Shokaku: It seems likely that the timing of the Japanese attack on Pearl Harbor, 7 December 1941, was determined partly by the fact that both Shokaku and Zuikaku would by then be ready for combat, and both carriers played a leading role in that venture. Shokaku carried out raids on New Guinea the following month, and in May 1942 was seriously damaged in the Coral Sea when hit by three bombs; her aircraft accounted for Lexington during that action, but on her return to Japan for repairs she almost sank. She was hit once during the Battle of Eastern Solomons (August 1942), and very badly damaged during her next major engagement, Santa Cruz (October 1942), when she was caught by aircraft from Hornet and received six direct bomb hits. On 19 June 1944, in the Battle of the Philippine Sea, she was sunk by four torpedoes fired by the submarine Cavalla afire and badly listing, she eventually turned turtle.
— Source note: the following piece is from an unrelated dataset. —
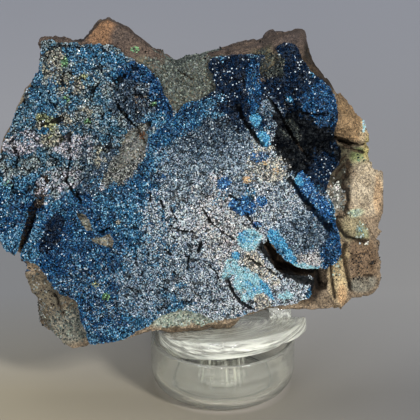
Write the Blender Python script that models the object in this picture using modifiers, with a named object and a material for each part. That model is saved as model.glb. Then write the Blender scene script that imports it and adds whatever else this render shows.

Zuikaku’s career followed that of her sister-ship for the first six months of the war, her aircraft also being involved in the sinking of Lexington. She escaped damage in that action, and subsequently took part in the Aleutians operations. Zuikaku was seriously mauled during the Battle of the Philippine Sea, but her crew managed to overcome the fires which threatened to engulf the carrier. In October 1944, however, while assisting in feints to draw the US carriers supporting the Leyte Gulf landings (Cape Engano), she was hit first by one torpedo and later by a further six torpedoes and seven bombs and was sunk (25th).